26.04.16
NHS ambulance staff build on strike threat by eyeing ballot in ‘near future’
A second strike could hit the NHS as trade unions Unison, GMB and Unite announced yesterday that they are asking ambulance staff whether to strike on pay freezes and grading.
As junior doctors staged their first all-out strike today, the unions began discussing strikes, saying a pay deal promised in January 2015 hasn’t appeared because NHS trusts lack the funding to pay for it.
Ambulance workers were among the NHS staff bodies striking in 2014 over the government’s refusal to increase pay, and the 1% pay increase introduced this year was described as “not good enough” by the Royal College of Midwives.
Today’s news essentially concretises previous threats that those in ambulance services would have to consider striking if the government kept “misleading staff over their promises”.
Rehana Azam, GMB’s national officer for the NHS, said: “GMB and other unions have been left with no alternative but to consult ambulance staff in England with the potential for an industrial action ballot in the near future.
“Professional ambulance staff cannot be expected to keep picking up the slack for government incompetence on promises to invest, promises they have failed to deliver on.”
Approximately 90% of ambulance drivers are complaining of job-related stress, and ambulance leaders are warning demand is at the highest level ever.
And late last year, news that over 1,000 paramedics left the ambulance service between April 2014 and March 2015, mostly due to inadequate pay, empowered countless NHS staff to come forward and share their stories.
Almost 50 commenters on NHE’s story recounted their experiences with poor paramedic pay and conditions.
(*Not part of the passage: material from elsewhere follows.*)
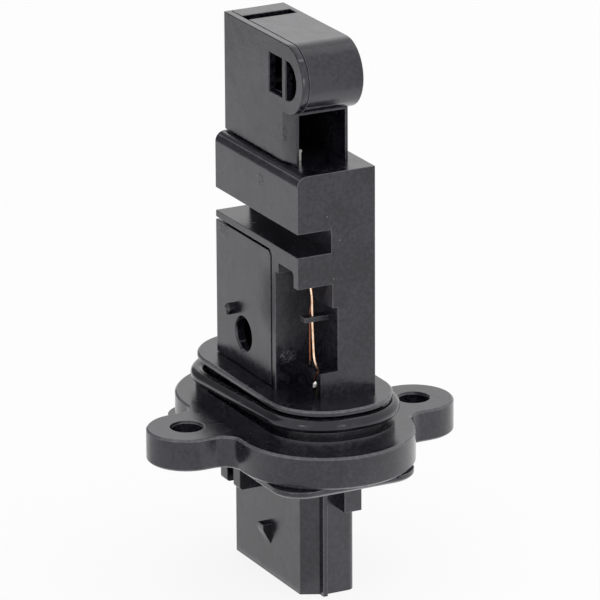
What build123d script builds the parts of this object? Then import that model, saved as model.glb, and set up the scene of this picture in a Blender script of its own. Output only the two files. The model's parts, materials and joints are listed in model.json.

One commenter called it a “joke” that paramedics are on the Band 5 pay grade, arguing that salaries haven’t moved “with the changing scope of the profession”.
The strike discussions are taking place at Unison’s Health Conference 2016, which runs from 25 to 27 April at the Brighton Centre.
It follows the publication of a Unison report finding that 63% of nurses surveyed warned they didn’t have enough staff to provide a proper standard of patient care.